Upon a second reading my interpretation of the court’s intent changed. It is actually more subtle than my first impression led me to believe. While it is obvious that the judge strongly disagrees with the results announced in Blakely, I no longer believe my first impression correct. The judge seems to accept what the Supreme Court has wrought and is trying to do his best to make the system operate as closely as possible to the way in which it operated pre-Blakely. To that effect he has decided that the road best taken is one which the academics recommend in my post below (Virginia-izing the Federal Sentencing Guidelines). As a result oriented endeavor the opinion gets him where he wants to be.

I find the opinion unconvincing. I just cannot believe that it was the intent of Congress to give the judiciary the power to scrap the entirety of the guidelines if a portion were struck down.

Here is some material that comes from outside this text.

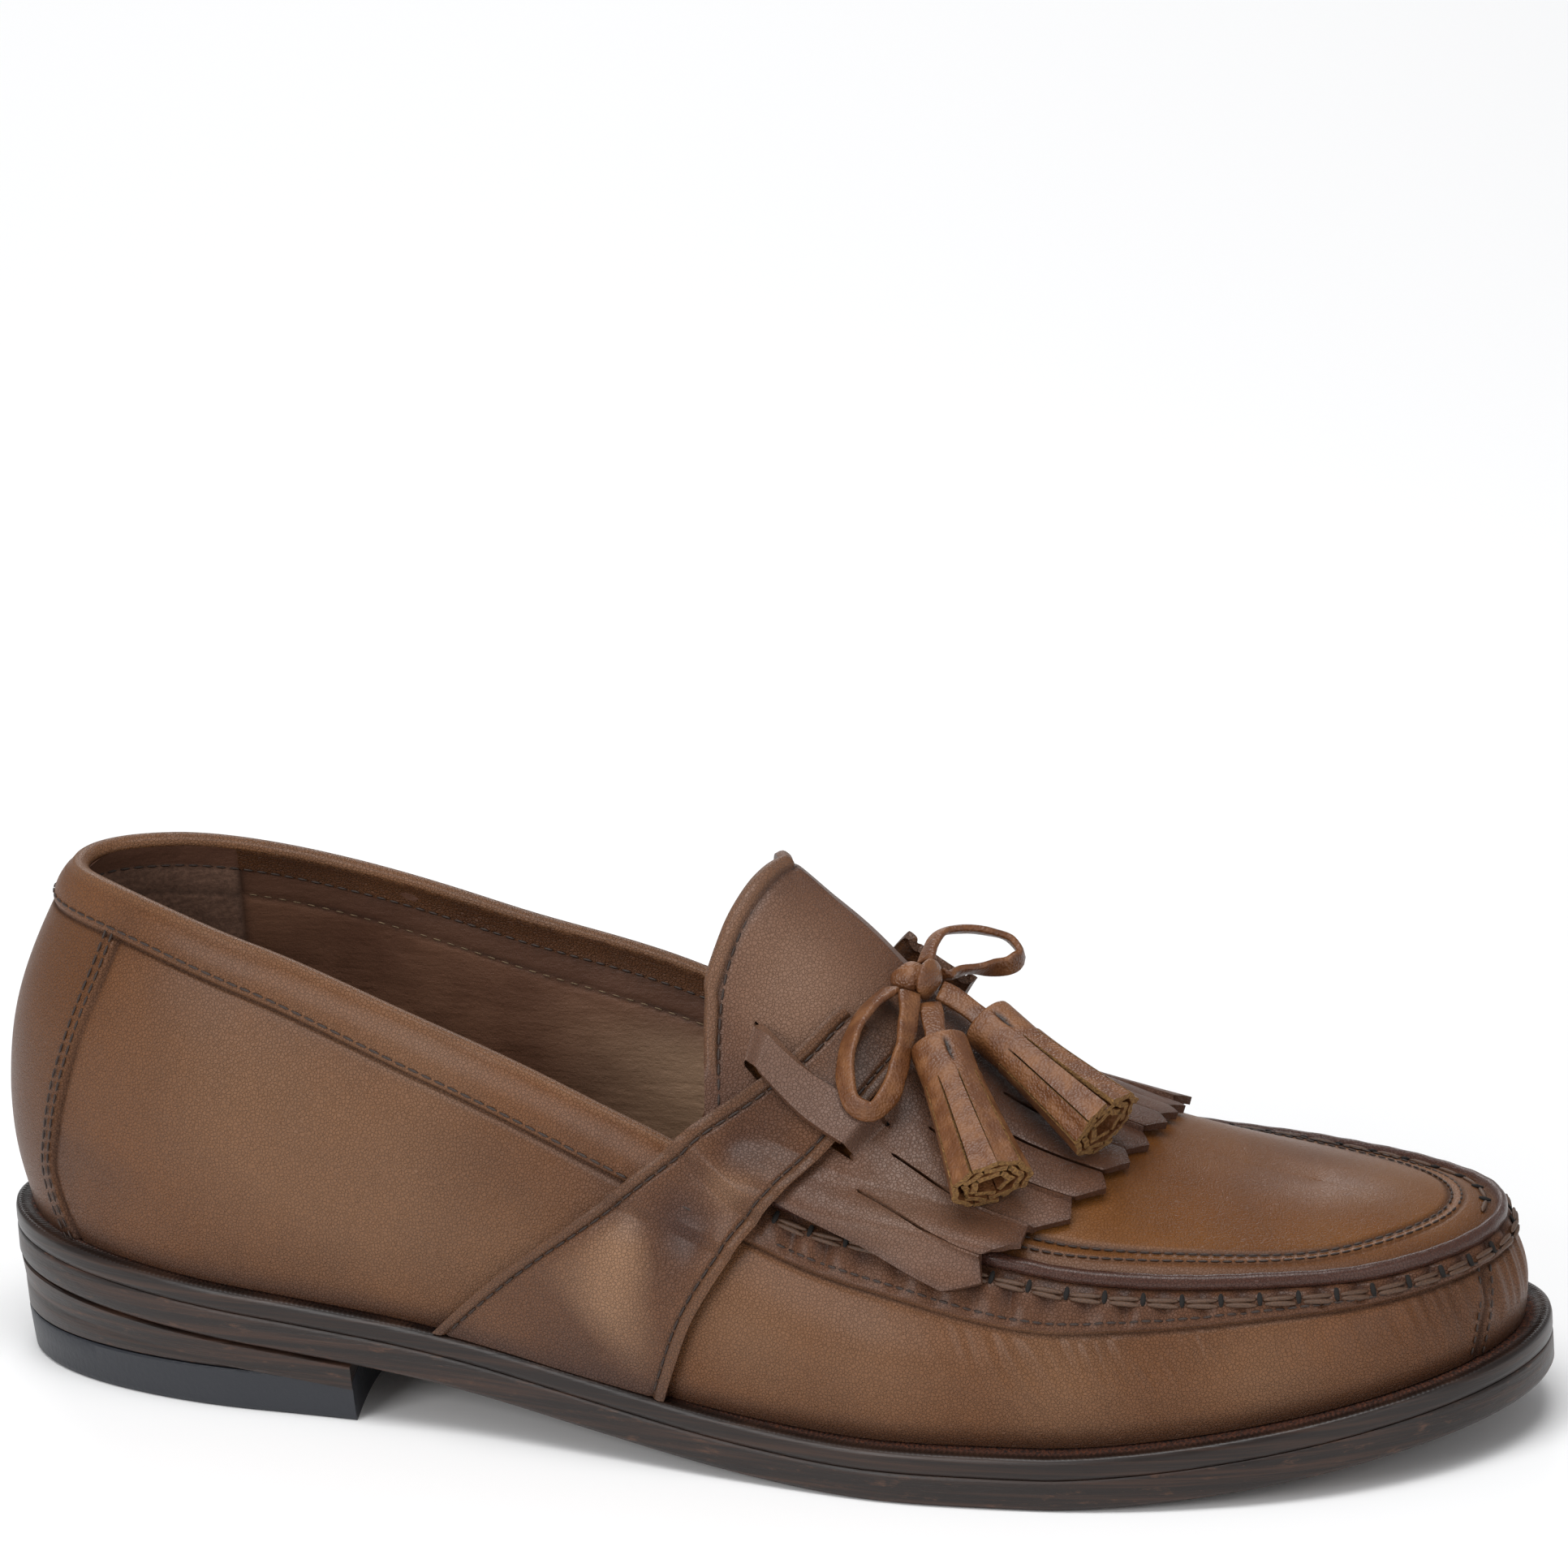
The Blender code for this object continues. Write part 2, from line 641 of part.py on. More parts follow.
# Tongue and fringe: rows from the tongue's rear edge (0) to the slits' start (1) and the points (2)
TONGUE_ROWS = (0.0, 0.03, 0.08, 0.16, 0.21, 0.26, 0.34, 0.44, 0.54, 0.64, 0.74, 0.84, 0.89, 0.94, 1.0,
               1.33, 1.67, 2.0)


def tongue_share(row, q, point):
    """Share of length at this row and q; point is 1 at a strip's point and 0 at its corners."""
    q = abs(q)
    rear, slit, tip = TONGUE["rear"](q), TONGUE["slit"](q), TONGUE["tip"](q)
    if row <= 1:
        return rear + (slit - rear) * row
    return slit + (tip - (1 - point) * STRIP_POINT / LENGTH - slit) * (row - 1)


def keeper_lift(row, q):
    """How far the keeper band stands over the rest of the tongue."""
    if not KEEPER[0] - 0.02 <= abs(q) <= KEEPER[1] + 0.02:
        return 0.0
    start, risen, sinks, end = KEEPER_ROWS
    rise = ease((row - start) / (risen - start)) * ease((end - row) / (end - sinks))
    return (STRAP_THICK + LAYER_GAP + TONGUE_THICK + LAYER_GAP) * rise


def build_tongue(finish):
    columns = [k / STRIPS for k in range(-STRIPS, STRIPS + 1)]
    rows = TONGUE_ROWS
    keys, places = {}, []

    def cut(row, column):
        """The kind of slit at this place, if any."""
        q = columns[column]
        if abs(column - STRIPS) % 2 == 1 and 0 < column < 2 * STRIPS and row > 1:
            return "fringe"
        beside = min(abs(abs(q) - KEEPER[0]), abs(abs(q) - KEEPER[1])) < 0.02
        if beside and KEEPER_ROWS[0] < row < KEEPER_ROWS[3]:
            return "keeper"
        return None

    def corner(r, c, hand):
        """Index of the point at row r and column c, on this hand of any slit there."""
        kind = cut(rows[r], c)
        key = (r, c, hand if kind else 0)
        if key not in keys:
            q = columns[c]
            strip_edge = abs(c - STRIPS) % 2 == 1
            share = tongue_share(rows[r], q, 0 if strip_edge or c in (0, 2 * STRIPS) else 1)
            side = 1 if q > 0 else -1
            t = station_t(share, side)
            edge = tongue_edge(share)
            v = 2 - abs(q) * (2 - edge)
            width = {"fringe": SLIT, "keeper": KEEPER_SLIT}.get(kind, 0.0)
            raised = 0.0
            if kind == "keeper":
                inside_hand = 1 if (abs(q) < sum(KEEPER) / 2) == (q > 0) else -1
                raised = keeper_lift(rows[r], q) if hand == inside_hand else 0.0
            elif KEEPER[0] < abs(q) < KEEPER[1]:
                raised = keeper_lift(rows[r], q)
            keys[key] = len(places)
            rolled = EDGE_ROLL * ease((KEEPER[1] + 0.1 - abs(q)) / 0.1) if rows[r] < 0.05 else 0.0
            places.append((t, v, hand * width / 2, raised, rolled))
        return keys[key]

    faces = []
    for r in range(len(rows) - 1):
        for c in range(len(columns) - 1):
            faces.append((corner(r, c, 1), corner(r + 1, c, 1), corner(r + 1, c + 1, -1), corner(r, c + 1, -1)))

    def at(t, v, shift, raised, lift):
        lift += raised
        point = skin(t, v, LAYER_GAP + cover(t, v) + lift)
        if shift:
            step = skin(t, v - 0.02, lift) - skin(t, v, lift)
            sideways = step / np.linalg.norm(step) * np.sign(t)
            point = point + sideways * shift
        return point

    return slab("tongue_kiltie", places, faces,
                lambda t, v, shift, raised, rolled: at(t, v, shift, raised, 0.0),
                lambda t, v, shift, raised, rolled: at(t, v, shift, raised, TONGUE_THICK + rolled), finish)


# The thong: the knot that ties the two tabs, a loop to each side, and an end into each tassel. The
# routes are points chosen by hand, in metres from the part's origin.
THONG_DIAMETER = 0.0028
KNOT_CENTRE = (0.0360, -0.0032, 0.0838)
KNOT_RADII = (0.0046, 0.0036, 0.0030)
LOOP_NEAR = [
    (0.0326, -0.0084, 0.0833), (0.0308, -0.0134, 0.0825), (0.0296, -0.0192, 0.0806),
    (0.0292, -0.0248, 0.0770), (0.0302, -0.0290, 0.0725), (0.0324, -0.0314, 0.0692),
    (0.0354, -0.0312, 0.0680), (0.0377, -0.0280, 0.0698), (0.0384, -0.0230, 0.0737),
    (0.0380, -0.0170, 0.0778), (0.0371, -0.0120, 0.0809), (0.0361, -0.0087, 0.0829),
]
LOOP_FAR = [
    (0.0361, 0.0006, 0.0854), (0.0360, 0.0040, 0.0871), (0.0366, 0.0078, 0.0886),
    (0.0400, 0.0122, 0.0882), (0.0438, 0.0152, 0.0868), (0.0472, 0.0172, 0.0848),
    (0.0494, 0.0160, 0.0822), (0.0480, 0.0132, 0.0812), (0.0452, 0.0108, 0.0814),
    (0.0420, 0.0074, 0.0821), (0.0399, 0.0038, 0.0824), (0.0387, 0.0006, 0.0829),
]
END_NEAR = [
    (0.0396, -0.0076, 0.0805), (0.0407, -0.0098, 0.0793), (0.0418, -0.0122, 0.0780),
    (0.0429, -0.0143, 0.0765),
]
END_FAR = [
    (0.0399, -0.0028, 0.0816), (0.0422, -0.0025, 0.0803), (0.0448, -0.0028, 0.0788),
    (0.0482, -0.0036, 0.0768),
]
TASSEL_NEAR = ((0.0432, -0.0148, 0.0759), (0.0597, -0.0356, 0.0573))
TASSEL_FAR = ((0.0487, -0.0038, 0.0765), (0.0752, -0.0152, 0.0620))
TASSEL_STRIPS = 9
TASSEL_FLAT = 0.82        # thickness of a lying tassel over its width

# Turned form of a tassel: share of its length, radius, and depth of the gaps between its strips
TASSEL = [
    (0.00, 0.0046, 0.0),
    (0.03, 0.0052, 0.0),
    (0.30, 0.0052, 0.0),
    (0.36, 0.0050, 0.0006),
    (0.60, 0.0061, 0.0014),
    (0.96, 0.0075, 0.0022),
    (1.00, 0.0072, 0.0022),
    (0.97, 0.0040, 0.0),
]


def thong(name, route, finish):
    """A round cord through its route's points."""
    ends = [np.array(p) for p in route]
    reach = [0.0]
    for a, b in zip(ends, ends[1:]):
        reach.append(reach[-1] + float(np.linalg.norm(b - a)))
    curves = [smooth(reach, [float(p[k]) for p in ends]) for k in range(3)]
    count = max(3, round(reach[-1] / (0.9 * THONG_DIAMETER)))
    curve = bpy.data.curves.new(name, "CURVE")
    curve.dimensions = "3D"
    curve.bevel_depth = THONG_DIAMETER / 2
    curve.bevel_resolution = 2
    curve.use_fill_caps = True
    spline = curve.splines.new("POLY")
    spline.points.add(count)
    for k in range(count + 1):
        place = [along(reach[-1] * k / count) for along in curves]
        spline.points[k].co = (*place, 1.0)
    curve.materials.append(finish)
    made = bpy.data.objects.new(name, curve)
    bpy.context.scene.collection.objects.link(made)
    return made


def build_knot(finish):
    """Two turns of the thong drawn tight, as one rounded solid."""
    rows, sides = 7, 12
    points, faces = [], []
    for r in range(1, rows):
        angle = math.pi * r / rows
        wraps = 1 + 0.10 * math.cos(4 * angle)
        for k in range(sides):
            turn = 2 * math.pi * k / sides
            unit = (math.cos(angle), math.sin(angle) * math.cos(turn), math.sin(angle) * math.sin(turn))
            points.append(np.array([c + u * r_axis * wraps
                                    for c, u, r_axis in zip(KNOT_CENTRE, unit, KNOT_RADII)]) + ORIGIN)
    for r in range(rows - 2):
        faces += bridge(r * sides, (r + 1) * sides, sides)
    faces += [tuple(range(sides)), tuple(range((rows - 2) * sides, (rows - 1) * sides))]
    return add("bow_knot", points, faces, finish)


def build_tassel(name, ends, finish):
    """A cap and the strips that hang from it, fused into one solid."""
    top, bottom = (np.array(p) + ORIGIN for p in ends)
    axis = bottom - top
    length = np.linalg.norm(axis)
    axis /= length
    up = last_normal(station_t(0.66, -1), 1.6)
    up = up - axis * np.dot(up, axis)
    up /= np.linalg.norm(up)
    sideways = np.cross(axis, up)
    points, faces = [], []
    sides = 3 * TASSEL_STRIPS
    for share, radius, gap in TASSEL:
        for k in range(sides):
            turn = 2 * math.pi * k / sides
            reach = radius - (gap if k % 3 == 0 else 0.0)
            points.append(top + axis * share * length + sideways * reach * math.cos(turn)
                          + up * reach * TASSEL_FLAT * math.sin(turn))
    for r in range(len(TASSEL) - 1):
        faces += bridge(r * sides, (r + 1) * sides, sides)
    faces += [tuple(range(sides)), tuple(range((len(TASSEL) - 1) * sides, len(TASSEL) * sides))]
    return add(name, points, faces, finish)


for leftover in list(bpy.data.objects):
    bpy.data.objects.remove(leftover, do_unlink=True)

edge_points = [outline(t) for t in LOOP]
ORIGIN = np.array([
    (min(p[0] for p in edge_points) + max(p[0] for p in edge_points)) / 2,
    (min(p[1] for p in edge_points) + max(p[1] for p in edge_points)) / 2,
    0.0,
])

FINISHES = {
    "sole": material("dark_sole_leather", (0.035, 0.022, 0.018), 0.45),
    "rubber": material("heel_rubber", (0.022, 0.022, 0.026), 0.6),
    "sock": material("sock_leather", (0.13, 0.08, 0.035), 0.7),
    "upper": material("brown_calf", (0.20, 0.09, 0.04), 0.35),
    "tongue": material("dark_calf", (0.13, 0.055, 0.032), 0.35),
    "thong": material("thong_leather", (0.26, 0.10, 0.03), 0.4),
}
build_bottom(FINISHES)
build_heel(FINISHES)
build_upper(FINISHES["upper"])
build_tongue(FINISHES["tongue"])
build_strap("saddle_strap_lateral", -1, 0.0, FINISHES["upper"])
build_strap("saddle_strap_medial", 1, CURL, FINISHES["upper"])
build_knot(FINISHES["thong"])
thong("bow_loop_near", LOOP_NEAR, FINISHES["thong"])
thong("bow_loop_far", LOOP_FAR, FINISHES["thong"])
thong("bow_end_near", END_NEAR, FINISHES["thong"])
thong("bow_end_far", END_FAR, FINISHES["thong"])
build_tassel("tassel_near", TASSEL_NEAR, FINISHES["thong"])
build_tassel("tassel_far", TASSEL_FAR, FINISHES["thong"])
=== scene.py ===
"""Brown kiltie tassel loafer, right shoe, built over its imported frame."""

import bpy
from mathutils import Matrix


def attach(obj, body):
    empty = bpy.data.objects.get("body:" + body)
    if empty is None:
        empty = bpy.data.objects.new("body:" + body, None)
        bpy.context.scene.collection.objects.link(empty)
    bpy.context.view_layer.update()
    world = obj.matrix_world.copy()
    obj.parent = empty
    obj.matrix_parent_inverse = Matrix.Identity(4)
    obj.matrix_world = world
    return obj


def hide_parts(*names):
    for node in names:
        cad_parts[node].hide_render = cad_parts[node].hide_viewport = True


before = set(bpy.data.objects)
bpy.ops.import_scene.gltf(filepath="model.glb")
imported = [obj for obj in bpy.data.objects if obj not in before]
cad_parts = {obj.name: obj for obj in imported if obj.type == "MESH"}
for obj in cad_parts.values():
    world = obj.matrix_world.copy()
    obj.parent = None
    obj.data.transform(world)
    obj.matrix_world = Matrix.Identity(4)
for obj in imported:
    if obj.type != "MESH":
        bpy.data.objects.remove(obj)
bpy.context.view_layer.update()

import math

import bmesh
import bpy
import numpy as np
from mathutils import Matrix, Vector, noise

# Camera: the photograph's view from the shoe's outer side, a long lens looking a little down.
# The shoe stands low in a square frame, so the lens is aimed above it.
VIEW_AZIMUTH, VIEW_ELEVATION, VIEW_ROLL = math.radians(21.2), math.radians(20.9), math.radians(-3.96)
VIEW_DISTANCE = 2.242
LENS = 275.6
SENSOR = 36.0
AIMED_AT = Vector((0.00275, 0.0008, 0.040))
AIM_OFF = (-15.3 / 14792, 489 / 14792)     # where that point stands, right of and below the middle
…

The guidelines are still, in large part, valid. Some downward departures are allowed and upward departures are still allowed based upon prior record. While the end result really doesn’t effect the constitutionality of the sentencing requirements, what the Blakely decision did was to balance the possible ups more closely to the possible downs. The few downward possibilities are no longer heavily outbalanced by the upward possibilities; in fact, the judge may be correct that they now outweigh the increases (although this would depend on a case by case application of the Defendant’s record). The sentencing requirements are still there and must be adhered to.

Of the two recent opinions discussing this matter, I believe the precognitive Massachusetts case has the better of the possible remedies. Applying the guidelines using the facts found by a jury (or stipulated) in conjunction with the record to determine the maximum punishment is the proper way to remedy the constitutional error.